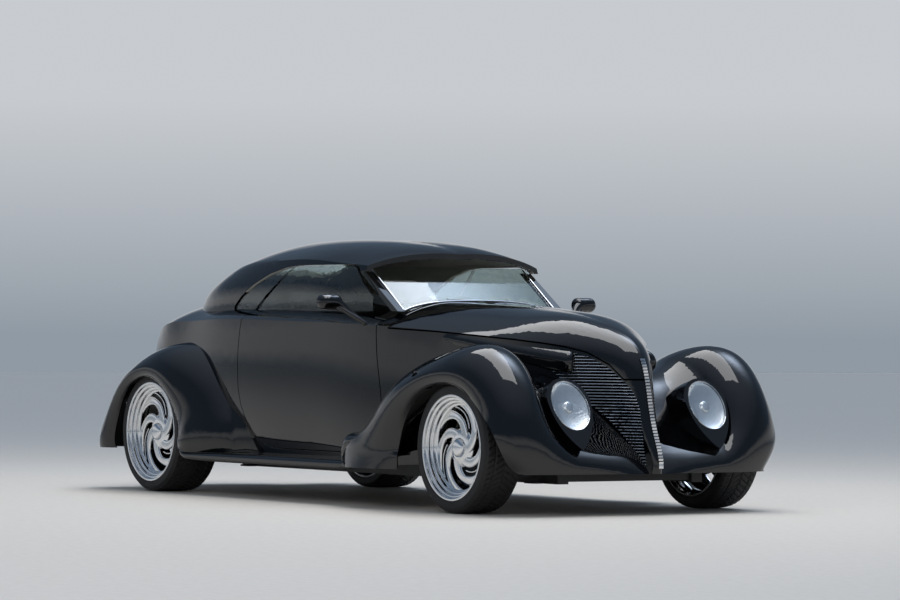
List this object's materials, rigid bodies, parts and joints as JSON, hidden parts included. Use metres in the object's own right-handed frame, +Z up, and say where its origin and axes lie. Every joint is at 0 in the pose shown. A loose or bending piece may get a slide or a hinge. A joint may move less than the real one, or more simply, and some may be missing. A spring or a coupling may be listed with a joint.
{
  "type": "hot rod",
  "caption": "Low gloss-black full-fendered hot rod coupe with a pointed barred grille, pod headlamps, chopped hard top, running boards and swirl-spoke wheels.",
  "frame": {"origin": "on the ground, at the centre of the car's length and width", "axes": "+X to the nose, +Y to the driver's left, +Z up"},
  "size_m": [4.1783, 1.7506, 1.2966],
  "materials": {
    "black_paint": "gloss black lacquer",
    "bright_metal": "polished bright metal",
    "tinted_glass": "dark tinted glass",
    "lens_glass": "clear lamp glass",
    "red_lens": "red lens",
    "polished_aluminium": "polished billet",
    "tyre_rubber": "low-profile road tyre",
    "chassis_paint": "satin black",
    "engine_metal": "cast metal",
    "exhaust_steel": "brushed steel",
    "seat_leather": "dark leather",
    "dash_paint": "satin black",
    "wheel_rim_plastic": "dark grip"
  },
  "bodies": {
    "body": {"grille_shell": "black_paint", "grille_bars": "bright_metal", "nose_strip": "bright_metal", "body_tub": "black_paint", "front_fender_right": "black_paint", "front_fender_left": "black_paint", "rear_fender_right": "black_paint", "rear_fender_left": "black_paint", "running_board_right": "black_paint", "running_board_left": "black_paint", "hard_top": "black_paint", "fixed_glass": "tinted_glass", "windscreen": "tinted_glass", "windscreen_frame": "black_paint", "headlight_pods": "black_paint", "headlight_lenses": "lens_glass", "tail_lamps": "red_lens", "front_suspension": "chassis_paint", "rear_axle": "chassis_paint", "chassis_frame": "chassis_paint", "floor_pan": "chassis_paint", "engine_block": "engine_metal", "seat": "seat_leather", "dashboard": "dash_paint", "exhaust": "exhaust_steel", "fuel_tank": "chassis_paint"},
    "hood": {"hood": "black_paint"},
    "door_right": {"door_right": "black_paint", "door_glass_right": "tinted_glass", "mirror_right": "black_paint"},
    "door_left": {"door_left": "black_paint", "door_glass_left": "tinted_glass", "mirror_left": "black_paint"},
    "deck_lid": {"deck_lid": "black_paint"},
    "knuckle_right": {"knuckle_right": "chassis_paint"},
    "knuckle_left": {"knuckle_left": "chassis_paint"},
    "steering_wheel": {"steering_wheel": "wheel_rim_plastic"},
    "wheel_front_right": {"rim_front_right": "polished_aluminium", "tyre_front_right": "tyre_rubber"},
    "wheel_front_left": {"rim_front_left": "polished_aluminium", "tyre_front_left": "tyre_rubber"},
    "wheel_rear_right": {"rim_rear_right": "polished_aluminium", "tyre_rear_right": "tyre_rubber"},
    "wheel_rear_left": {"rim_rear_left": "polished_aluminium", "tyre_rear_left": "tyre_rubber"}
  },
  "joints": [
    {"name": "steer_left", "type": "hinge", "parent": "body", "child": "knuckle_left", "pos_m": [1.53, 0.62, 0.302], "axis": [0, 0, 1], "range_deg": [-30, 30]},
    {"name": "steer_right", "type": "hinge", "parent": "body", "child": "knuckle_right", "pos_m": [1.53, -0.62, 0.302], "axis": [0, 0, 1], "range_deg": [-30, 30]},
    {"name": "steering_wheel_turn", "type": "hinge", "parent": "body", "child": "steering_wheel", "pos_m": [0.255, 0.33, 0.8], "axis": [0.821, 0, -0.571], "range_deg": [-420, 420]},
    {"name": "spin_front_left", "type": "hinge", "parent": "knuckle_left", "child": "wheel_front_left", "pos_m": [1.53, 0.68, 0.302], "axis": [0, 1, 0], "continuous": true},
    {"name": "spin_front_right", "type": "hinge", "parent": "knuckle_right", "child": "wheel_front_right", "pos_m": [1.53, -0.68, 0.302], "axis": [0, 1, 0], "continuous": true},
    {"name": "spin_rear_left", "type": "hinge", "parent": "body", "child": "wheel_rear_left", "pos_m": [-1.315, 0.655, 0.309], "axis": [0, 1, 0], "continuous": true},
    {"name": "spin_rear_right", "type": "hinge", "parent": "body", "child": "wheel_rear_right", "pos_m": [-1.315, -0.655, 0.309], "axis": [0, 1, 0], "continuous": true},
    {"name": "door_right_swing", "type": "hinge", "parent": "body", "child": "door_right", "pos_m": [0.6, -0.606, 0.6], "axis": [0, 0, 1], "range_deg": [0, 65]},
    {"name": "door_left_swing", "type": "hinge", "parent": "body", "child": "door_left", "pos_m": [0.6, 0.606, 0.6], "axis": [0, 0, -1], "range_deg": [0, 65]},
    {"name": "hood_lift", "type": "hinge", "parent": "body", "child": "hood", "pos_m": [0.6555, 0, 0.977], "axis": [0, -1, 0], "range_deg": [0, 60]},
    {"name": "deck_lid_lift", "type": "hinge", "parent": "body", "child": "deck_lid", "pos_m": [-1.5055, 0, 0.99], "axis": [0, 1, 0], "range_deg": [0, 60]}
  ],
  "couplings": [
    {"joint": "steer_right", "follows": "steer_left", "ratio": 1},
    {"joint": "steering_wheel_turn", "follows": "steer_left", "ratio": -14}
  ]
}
^^^^
WORK TO BE COMPLETED:
Restate the data above word for word, please.

ANSWER FOR THE TASK:
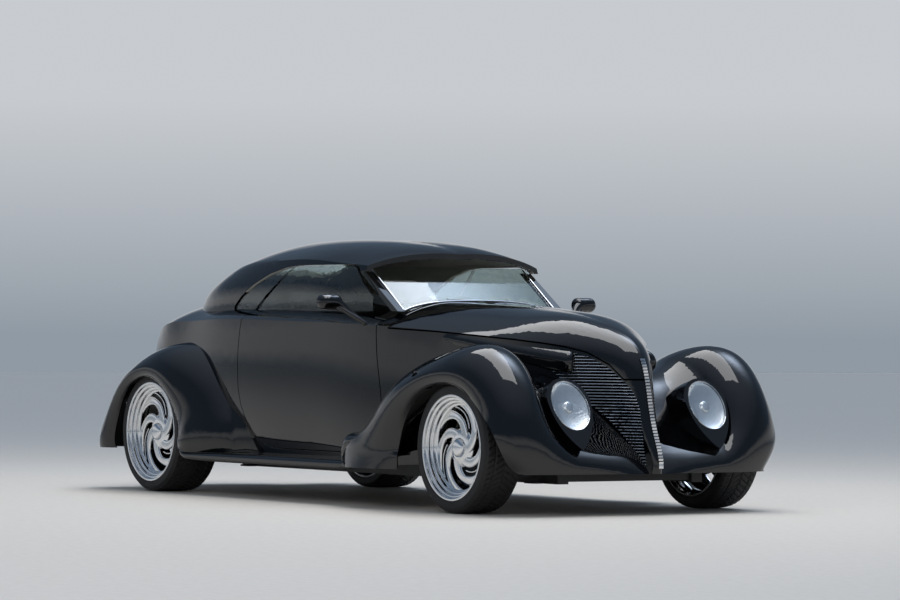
List this object's materials, rigid bodies, parts and joints as JSON, hidden parts included. Use metres in the object's own right-handed frame, +Z up, and say where its origin and axes lie. Every joint is at 0 in the pose shown. A loose or bending piece may get a slide or a hinge. A joint may move less than the real one, or more simply, and some may be missing. A spring or a coupling may be listed with a joint.
{
  "type": "hot rod",
  "caption": "Low gloss-black full-fendered hot rod coupe with a pointed barred grille, pod headlamps, chopped hard top, running boards and swirl-spoke wheels.",
  "frame": {"origin": "on the ground, at the centre of the car's length and width", "axes": "+X to the nose, +Y to the driver's left, +Z up"},
  "size_m": [4.1783, 1.7506, 1.2966],
  "materials": {
    "black_paint": "gloss black lacquer",
    "bright_metal": "polished bright metal",
    "tinted_glass": "dark tinted glass",
    "lens_glass": "clear lamp glass",
    "red_lens": "red lens",
    "polished_aluminium": "polished billet",
    "tyre_rubber": "low-profile road tyre",
    "chassis_paint": "satin black",
    "engine_metal": "cast metal",
    "exhaust_steel": "brushed steel",
    "seat_leather": "dark leather",
    "dash_paint": "satin black",
    "wheel_rim_plastic": "dark grip"
  },
  "bodies": {
    "body": {"grille_shell": "black_paint", "grille_bars": "bright_metal", "nose_strip": "bright_metal", "body_tub": "black_paint", "front_fender_right": "black_paint", "front_fender_left": "black_paint", "rear_fender_right": "black_paint", "rear_fender_left": "black_paint", "running_board_right": "black_paint", "running_board_left": "black_paint", "hard_top": "black_paint", "fixed_glass": "tinted_glass", "windscreen": "tinted_glass", "windscreen_frame": "black_paint", "headlight_pods": "black_paint", "headlight_lenses": "lens_glass", "tail_lamps": "red_lens", "front_suspension": "chassis_paint", "rear_axle": "chassis_paint", "chassis_frame": "chassis_paint", "floor_pan": "chassis_paint", "engine_block": "engine_metal", "seat": "seat_leather", "dashboard": "dash_paint", "exhaust": "exhaust_steel", "fuel_tank": "chassis_paint"},
    "hood": {"hood": "black_paint"},
    "door_right": {"door_right": "black_paint", "door_glass_right": "tinted_glass", "mirror_right": "black_paint"},
    "door_left": {"door_left": "black_paint", "door_glass_left": "tinted_glass", "mirror_left": "black_paint"},
    "deck_lid": {"deck_lid": "black_paint"},
    "knuckle_right": {"knuckle_right": "chassis_paint"},
    "knuckle_left": {"knuckle_left": "chassis_paint"},
    "steering_wheel": {"steering_wheel": "wheel_rim_plastic"},
    "wheel_front_right": {"rim_front_right": "polished_aluminium", "tyre_front_right": "tyre_rubber"},
    "wheel_front_left": {"rim_front_left": "polished_aluminium", "tyre_front_left": "tyre_rubber"},
    "wheel_rear_right": {"rim_rear_right": "polished_aluminium", "tyre_rear_right": "tyre_rubber"},
    "wheel_rear_left": {"rim_rear_left": "polished_aluminium", "tyre_rear_left": "tyre_rubber"}
  },
  "joints": [
    {"name": "steer_left", "type": "hinge", "parent": "body", "child": "knuckle_left", "pos_m": [1.53, 0.62, 0.302], "axis": [0, 0, 1], "range_deg": [-30, 30]},
    {"name": "steer_right", "type": "hinge", "parent": "body", "child": "knuckle_right", "pos_m": [1.53, -0.62, 0.302], "axis": [0, 0, 1], "range_deg": [-30, 30]},
    {"name": "steering_wheel_turn", "type": "hinge", "parent": "body", "child": "steering_wheel", "pos_m": [0.255, 0.33, 0.8], "axis": [0.821, 0, -0.571], "range_deg": [-420, 420]},
    {"name": "spin_front_left", "type": "hinge", "parent": "knuckle_left", "child": "wheel_front_left", "pos_m": [1.53, 0.68, 0.302], "axis": [0, 1, 0], "continuous": true},
    {"name": "spin_front_right", "type": "hinge", "parent": "knuckle_right", "child": "wheel_front_right", "pos_m": [1.53, -0.68, 0.302], "axis": [0, 1, 0], "continuous": true},
    {"name": "spin_rear_left", "type": "hinge", "parent": "body", "child": "wheel_rear_left", "pos_m": [-1.315, 0.655, 0.309], "axis": [0, 1, 0], "continuous": true},
    {"name": "spin_rear_right", "type": "hinge", "parent": "body", "child": "wheel_rear_right", "pos_m": [-1.315, -0.655, 0.309], "axis": [0, 1, 0], "continuous": true},
    {"name": "door_right_swing", "type": "hinge", "parent": "body", "child": "door_right", "pos_m": [0.6, -0.606, 0.6], "axis": [0, 0, 1], "range_deg": [0, 65]},
    {"name": "door_left_swing", "type": "hinge", "parent": "body", "child": "door_left", "pos_m": [0.6, 0.606, 0.6], "axis": [0, 0, -1], "range_deg": [0, 65]},
    {"name": "hood_lift", "type": "hinge", "parent": "body", "child": "hood", "pos_m": [0.6555, 0, 0.977], "axis": [0, -1, 0], "range_deg": [0, 60]},
    {"name": "deck_lid_lift", "type": "hinge", "parent": "body", "child": "deck_lid", "pos_m": [-1.5055, 0, 0.99], "axis": [0, 1, 0], "range_deg": [0, 60]}
  ],
  "couplings": [
    {"joint": "steer_right", "follows": "steer_left", "ratio": 1},
    {"joint": "steering_wheel_turn", "follows": "steer_left", "ratio": -14}
  ]
}